Posted: 6/10/05
Forgotten Baptist leader gains new respect
By Marv Knox
Editor
COLLEGE STATION–A Texas Baptist statesman who didn't live long enough to become “elder” has received renewed respect recently.
The burial place of Lafayette Lumpkin Foster beneath a spreading oak tree on the southeastern edge of the Texas A&M University campus has been restored.
Foster died of pneumonia in December 1901, less than a month after his 50th birthday. But he packed loads of living into his five decades.
Lumpkin Foster |
He arrived in Texas from Georgia at age 18 and attended Waco University. Soon he settled in Groesbeck, where he founded and published the Limestone New Era and helped start First Baptist Church.
Foster served three terms in the Texas Legislature, and at age 34, he was elected speaker of the House. He later served as commissioner of agriculture, insurance, statistics and history, and was one of the first members of the Texas Railroad Commission.
Along the way, he served as president of the Baptist General Association in 1885, the last year before Baptist groups merged to form the Baptist General Convention of Texas. And he was BGCT president in 1890 and 1891.

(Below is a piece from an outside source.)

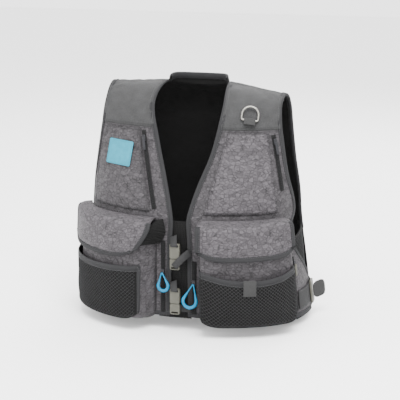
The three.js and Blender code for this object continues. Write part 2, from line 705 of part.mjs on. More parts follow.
// ---- Back pocket and hanging loop ---------------------------------------------------------------
function makeBack() {
  const high = (s, t) => layerGap + bindingThickness + backPocketBulge * crown(s, t);
  add('back_pocket', cloth(straight(around(128, -446), around(128, -262)),
    straight(around(238, -446), around(238, -262)), layerGap, high, 12, 6), ripstop);
  const loop = [];
  const normals = [];
  for (const t of steps(8)) {
    const angle = Math.PI * t;
    const p = place(mix(-hangLoopWidth / 2, hangLoopWidth / 2, t), hangLoopV, true);
    const n = bodyNormal(p.x, p.y);
    loop.push(skin(p.x, p.y, 0.9 + hangLoopRise * Math.sin(angle)));
    normals.push(n);
  }
  add('hanging_loop', strip(loop, normals, hangLoopTape, 0, webbingThickness), webbing);
}

makeBody();
makeBindings();
makeChestPockets();
makeCargoPockets();
makeRing();
makeBadge();
makeClosure('upper', -3, -297, (x, z, front, sewn) => [[25, sewn(z + 24) - 0.23, z + 24],
  [x + 14, front, z + 12], [x, front, z - 4]]);
makeClosure('lower', -3, -388, (x, z, front, sewn) => [[27, sewn(z) - 0.33, z],
  [12, sewn(z) - 0.33, z], [x, sewn(z) - 0.33, z]]);
makeSideStrap(-1);
makeSideStrap(1);
makeBack();
export default vest;
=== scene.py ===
import json
import math

import bmesh
import bpy
import numpy as np
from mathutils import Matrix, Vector


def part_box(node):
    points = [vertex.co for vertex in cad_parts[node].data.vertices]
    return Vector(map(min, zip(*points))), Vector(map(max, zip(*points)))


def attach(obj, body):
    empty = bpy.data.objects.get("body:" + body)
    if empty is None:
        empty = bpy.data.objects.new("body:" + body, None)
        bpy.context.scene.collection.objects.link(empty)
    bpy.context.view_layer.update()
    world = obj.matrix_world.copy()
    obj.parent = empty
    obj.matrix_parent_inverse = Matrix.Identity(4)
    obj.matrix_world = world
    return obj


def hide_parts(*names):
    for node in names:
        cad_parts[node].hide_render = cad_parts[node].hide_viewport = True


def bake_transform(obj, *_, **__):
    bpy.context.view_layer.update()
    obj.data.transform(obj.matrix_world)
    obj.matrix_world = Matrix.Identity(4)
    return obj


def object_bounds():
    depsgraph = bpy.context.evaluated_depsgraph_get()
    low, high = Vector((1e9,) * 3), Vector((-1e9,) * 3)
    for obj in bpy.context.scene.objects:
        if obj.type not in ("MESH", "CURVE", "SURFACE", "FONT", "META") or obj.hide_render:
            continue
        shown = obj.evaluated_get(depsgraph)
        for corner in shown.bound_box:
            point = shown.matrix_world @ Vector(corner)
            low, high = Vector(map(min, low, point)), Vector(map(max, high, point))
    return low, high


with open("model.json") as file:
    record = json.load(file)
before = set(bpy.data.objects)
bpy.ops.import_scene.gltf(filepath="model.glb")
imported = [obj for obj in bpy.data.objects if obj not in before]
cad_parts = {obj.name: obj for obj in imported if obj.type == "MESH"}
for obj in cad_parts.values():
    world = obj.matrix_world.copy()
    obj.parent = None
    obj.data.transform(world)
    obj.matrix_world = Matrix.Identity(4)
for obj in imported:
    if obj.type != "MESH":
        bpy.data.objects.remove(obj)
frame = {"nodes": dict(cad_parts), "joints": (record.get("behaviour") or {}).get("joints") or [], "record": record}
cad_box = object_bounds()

# ---- Camera, floor and light ----------------------------------------------------------------
# A long lens a little above the vest, turned toward its left side. A broad soft light stands high
# in front, with a weak fill on the other side, a light behind and a bright white world.
low, high = (Vector(corner) for corner in cad_box)
camera_target = Vector((0.005, 0.0, (low.z + high.z) / 2 - 0.019))
camera_distance = 2.6
camera_back = Vector((0.2512, -0.937, 0.242)).normalized()
field_width = 0.816
lens = bpy.data.cameras.new("camera")
lens.lens = lens.sensor_width * camera_distance / field_width
camera = bpy.data.objects.new("camera", lens)
camera.location = camera_target + camera_back * camera_distance
camera.rotation_euler = camera_back.to_track_quat("Z", "Y").to_euler()
bpy.context.scene.collection.objects.link(camera)
bpy.context.scene.camera = camera


def soft_light(name, toward, distance, size, power):
    """A square panel light that shines at the vest's middle."""
    panel = bpy.data.lights.new(name, "AREA")
    panel.size = size
    panel.energy = power
    light = bpy.data.objects.new(name, panel)
    way = Vector(toward).normalized()
    light.location = camera_target + way * distance
    light.rotation_euler = way.to_track_quat("Z", "Y").to_euler()
    bpy.context.scene.collection.objects.link(light)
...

Foster succeeded the legendary Gov. Sul Ross as president of A&M in 1898.
At the turn of the 20th century, Foster was leading a committee to create an A&M cemetery. Due to his unexpected death, school officials selected a burial spot adjacent to the campus. As A&M grew, the campus expanded, and the university relocated the graves to their present location, on the corner of an agricultural lot at the intersection of Marion Pugh Drive and Luther Street.
For a time, brush overtook the cemetery, where the remains of Foster and nine others with connections to the school are buried.
But some members of the A&M community feel Foster and the others deserve respect. With the university's help, they have cleaned away the brush, up-righted the tombstones, put up a fence and marker, and set a bench adjacent to the graves.
Baptists and Aggies who visit Foster's grave will find it where it has rested more than 60 years–directly beneath the aged oak.